我们进了那间已是水泥房的“二寺坪”,刚想在墙边的石凳子上坐下来,猛地发现上面有字,写的是“从兹步步入天台”,方知这原是二寺坪的石柱子,昨天在门外似也见过这样的石柱子,再去仔细辨认,写的却是“(往)昔人人称日铸”,正好是一副对子。这山沟沟还真不乏人文景观,不仅日铸岭有典,离日铸岭不远的平水江原是若耶溪,翻越了日铸岭便是御茶湾,出产的日铸茶在唐宋时便被列为贡品。欧阳修之《归田录》称:“草茶盛于两浙,两浙之品,日铸第一”;郑板桥还将“日铸新茶七八瓯,雷纹古泉二三个”引为平生快事。清乾隆年间出于宋家店的宋梅,还被日本兰界推为春兰“四大天王”之首。即使由国学大师俞樾题写长联的日铸宋氏宗祠以及老家村头虽已风光不再的千年古樟,也都颇有观赏价值。
到了下马桥后,又一直走到大树畈。以前那边有一棵溪杆树,如今这树已不见踪影,倒在那树的地方有一小屋,里面还有好几座菩萨和倒在地上的插蜡烛的铁架子。与寿康坐在那边聊了一会,由这小屋子里菩萨和铁架子,说到生态旅游,感到关键的是带头人要有现代的眼光,创业的精神和务实的作风。
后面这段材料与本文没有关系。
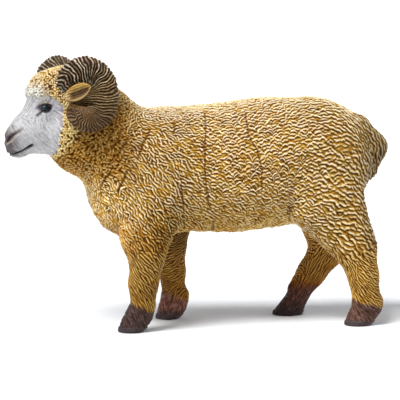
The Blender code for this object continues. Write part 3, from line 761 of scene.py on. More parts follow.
def shape_and_paint(p, n, strands):
    """Displacement along n (mm), paint (linear rgb) and gloss for every point."""
    m = len(p)
    z = zones(p)
    q = z["q"]
    face, hair, foot, slab = z["face"], z["hair"], z["foot"], z["slab"]
    ridge, inside, high, wave, wave2, power = strands.ridges(p)
    seam = 1 - smooth(0.02, 0.42, inside)
    lump = noise(p, 5.5, 1) * 0.6 + noise(p, 2.6, 2) * 0.4
    fine = noise(p, 0.42, 3)
    patchy = 0.7 * noise(p, 1.1, 72) + 0.5 * noise(p, 0.6, 71)
    strong = 0.35 + 0.65 * smooth(-0.75, -0.15, patchy + 0.35 * noise(p, 2.8, 73) + 0.25 * high)
    fleece = (1 - face) * (1 - hair)
    curl = smooth(-18, -28, p[:, 0]) * smooth(40, 48, p[:, 2])
    curly = np.clip(z["on_head"] + curl, 0, 1) * (1 - hair)          # poll and neck keep single curls
    skew = wave - 0.60 * wave * wave2 * (1 - hair)                   # steeper below each line than above it
    crimp = np.clip(0.5 + 0.5 * skew, 0, 1) * (0.55 + 0.45 * power) + 0.10 * (ridge - 0.6)
    soft_seam = seam
    ridge_w = crimp * (1 - curly) + ridge * curly
    seam = seam * curly
    belly = (1 - smooth(29, 41, p[:, 2])) * smooth(-22, -15, p[:, 0]) * (1 - smooth(22, 29, p[:, 0]))
    wool_h = (0.54 + 0.03 * curly + 0.20 * belly) * (0.55 + 0.45 * strong) * (ridge_w - 0.5) + 0.26 * lump - 0.17 * seam + 0.03 * fine
    # the locks stand unevenly, most of all on the breast and along the belly
    breast = smooth(-13, -22, p[:, 0]) * (1 - smooth(50, 58, p[:, 2])) * smooth(20, 26, p[:, 2])
    wool_h = wool_h + (0.13 + 0.10 * np.clip(belly + breast, 0, 1)) * noise(p, 1.5, 86) + (0.06 + 0.22 * np.clip(belly + breast, 0, 1)) * noise(p, 3.0, 87)
    hair_h = 0.39 * (0.6 + 0.4 * strong) * (ridge_w - 0.5) + 0.08 * lump
    foot_h = 0.15 * (0.5 + 0.5 * strong) * (ridge - 0.5) + 0.06 * lump
    h = fleece * wool_h + hair * (1 - foot) * hair_h + hair * foot * (1 - slab) * foot_h + hair * slab * 0.02 * fine
    h += face * (0.085 * (ridge - 0.5) * (0.25 + 0.75 * strong) - 0.10)
    h -= hair * 0.12 * (1 - foot)
    part = parting_depth(p) * fleece
    h -= part
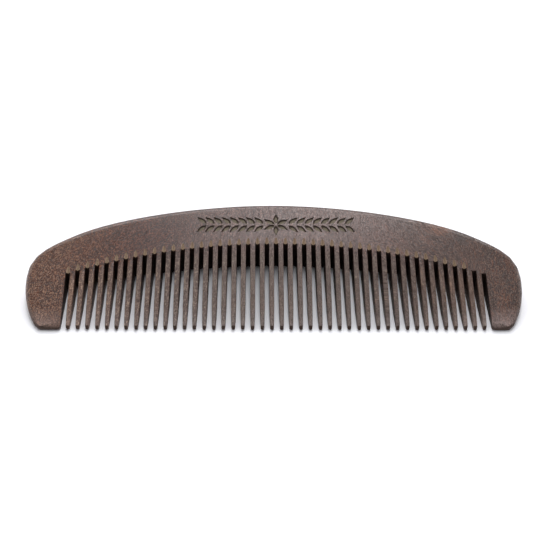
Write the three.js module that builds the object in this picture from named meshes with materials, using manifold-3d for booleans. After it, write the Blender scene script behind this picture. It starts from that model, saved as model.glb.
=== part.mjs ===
// Wooden beard comb: one sawn and sanded board of dark wood, lying on its back face.
// Millimetres, +Z up. The comb is drawn upright in its own plane first (x along its length,
// y from the tooth tips up to the crest, z through its thickness) and then laid down, so that
// the tapered back face is at z = 0 and the tooth tips point along -Y.
// The board is divided on plane cuts into a spine, two end guards and its teeth.

import * as THREE from 'three';
import { mergeVertices } from 'three/addons/utils/BufferGeometryUtils.js';
import Module from 'manifold-3d';

const wasm = await Module();
wasm.setup();

// ---------------------------------------------------------------- driving dimensions

const combLength = 140; // end to end, at the widest line
const combWidth = 43.5; // tooth tips to crest
const widestHeight = 16.8; // height above the tips where the comb is longest

const shoulderInset = 13; // the shoulder's place, inwards from the end of the comb
const shoulderDrop = 11.9; // and down from the crest
const shoulderSlope = 29; // degrees, how steeply the outline falls there
const flankRadius = 31; // outer side of each end guard, down to the tips

const slotCount = 45;
const slotWidth = 1.34;
const leftGuardWidth = 11.25; // at the widest line, up to the wall of the first slot
const rightGuardWidth = 10.25;
const rootHeight = 27.4; // root of the middle slot above the tips
const rootRadius = 177; // arc through the roots of all the slots

const rootThickness = 10.1; // at the root of the middle slot
const tipThickness = 1.46;
const taperRise = 3.5; // the taper goes on this far above the root of the middle slot
const edgeRound = 2.4; // rounding of the outer edge where the board is thickest

const toothTaperLength = 7.5; // the last stretch of a tooth, where it narrows
const toothPointLength = 0.9; // the blunt point at the very end
const toothPointWidth = 1.06; // width where the point starts
const toothEndWidth = 0.62;
const endThickness = 0.8; // edge left at the tips and the guard ends
const endBevelLength = 0.6; // bevel on both faces at the tips and the guard ends
const edgeBevel = 0.32; // corner taken off a tooth's long edges at its tip
const edgeBevelShare = 0.7; // share of the tooth's length over which that bevel runs out

const guardOuterCorner = 1;
const guardInnerCorner = 0.9;

const grooveLength = 2.4; // pointed run-out groove above each slot, on both faces
const grooveWidth = 1.16;
const grooveDepth = 0.5;
const plainSlots = 2; // slots at the right end that have no groove

const woodColor = 0x5c4a43;
const toothColor = 0x655349;
const woodRoughness = 0.55;
const crestSteps = 20; // straight pieces in the outline from the middle to a shoulder
const endSteps = 16; // from a shoulder to the end
const flankSteps = 10;

// ---------------------------------------------------------------- worked-out sizes

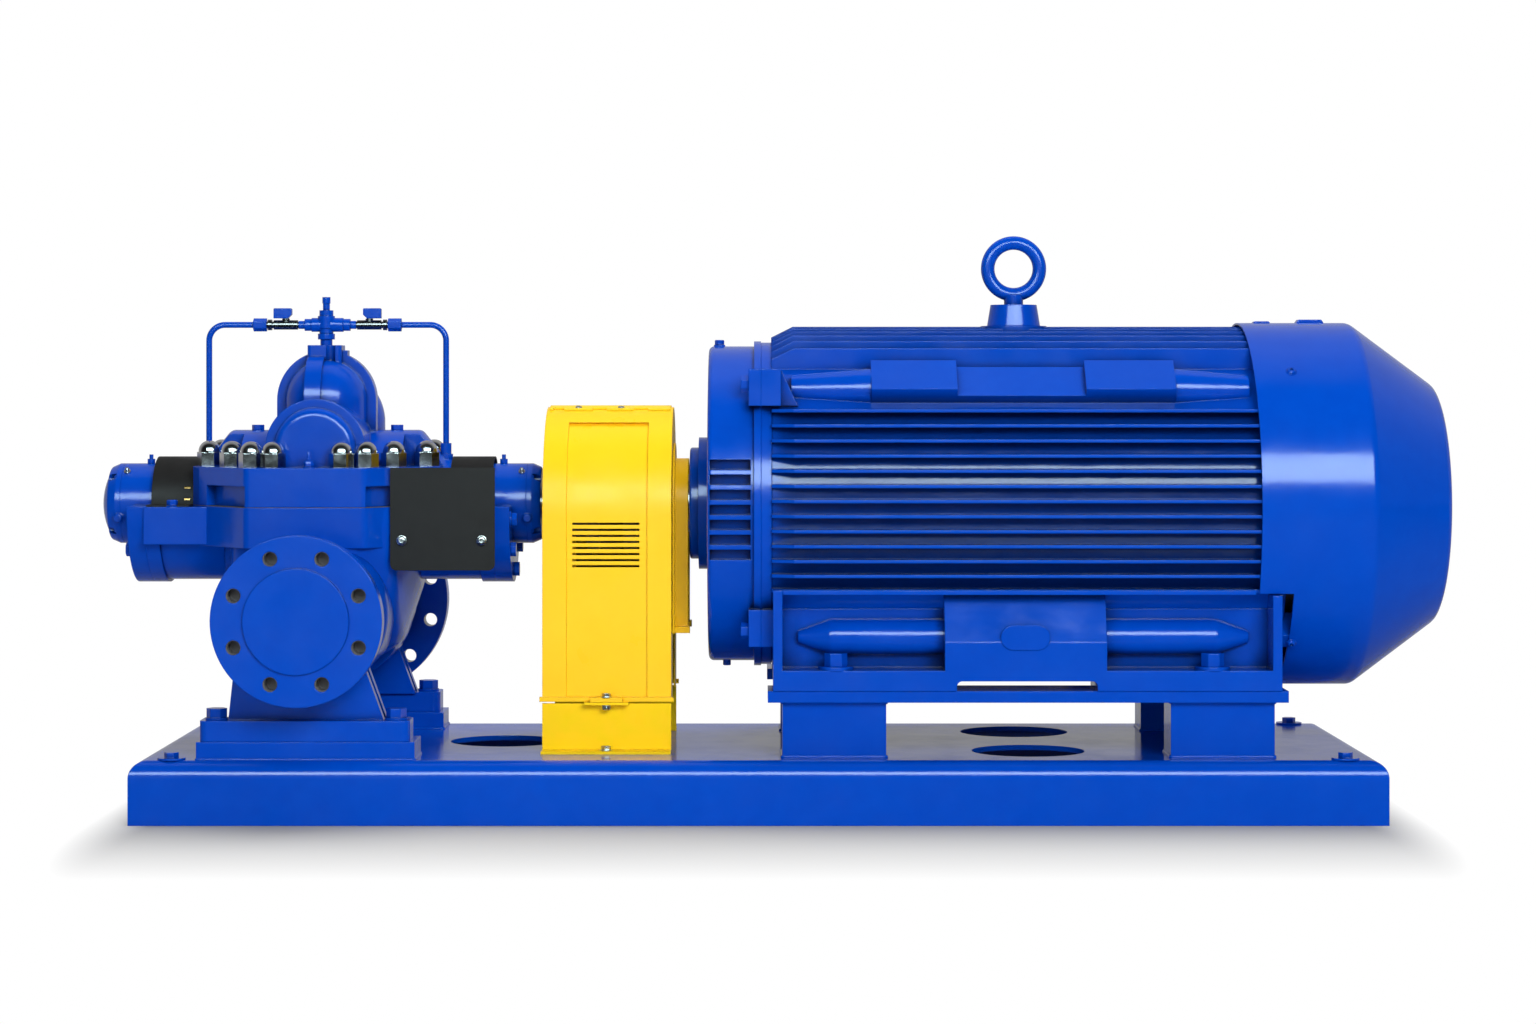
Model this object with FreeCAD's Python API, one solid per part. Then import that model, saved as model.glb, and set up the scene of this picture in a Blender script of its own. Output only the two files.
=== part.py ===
import FreeCAD, Part
import math
import os
from FreeCAD import Vector

# Frame: X runs along the shaft from pump to motor, Y away from the discharge side, Z up. Millimetres.
# The origin is the middle of the base plate's underside.

# Clearances
FIT = 0.1
SEAT_GAP = 0.3
BOLT_GAP = 0.5

# Shaft line
SHAFT_Z = 472.0
PUMP_X = -682.0

# Base plate
BASE_LENGTH = 1884.0
BASE_WIDTH = 618.0
BASE_HEIGHT = 95.5
BASE_PLATE = 8.0
BASE_BEND = 25.0
BASE_LIP = 45.0
GROUT_HOLE_RADIUS = 87.0
GROUT_HOLE_X = 415.0
GROUT_HOLE_Y = 148.0
GROUT_PUMP_HOLE_X = -400.0
CROSS_MEMBER_XS = (-640.0, -180.0, 0.0, 180.0, 640.0)
CROSS_WEB = 8.0
CROSS_FOOT = 40.0
CORNER_BOLT_X = 882.0
CORNER_BOLT_Y = 275.0
CORNER_BOLT_RADIUS = 8.0
CORNER_BOLT_FLATS = 19.0
CORNER_BOLT_HEAD = 8.0
CORNER_BOLT_LENGTH = 70.0
CORNER_WASHER_RADIUS = 21.0
CORNER_WASHER_THICK = 3.0

# Pump pads and feet
PAD_HEIGHT = 27.0
PAD_FRONT = 284.0
PAD_DEPTH = 94.0
PAD_LEFT = -162.0
PAD_RIGHT = 166.0
FOOT_FRONT = 282.0
FOOT_DEPTH = 70.0
FOOT_THICK = 31.3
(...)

几天之后,我到了绍兴城里,与农民学者胡世庆和他的夫人董学文女士以及老同学李金炎一起用餐时说到此事。董学文女士是这方面的行家,她从一个旅游实业家的角度说:开发的关键是交通,交通便捷,生态旅游便能发展得起来。
我赶紧告诉她,一条横穿日铸岭,使岭里岭外连为一体的隧道即将开通。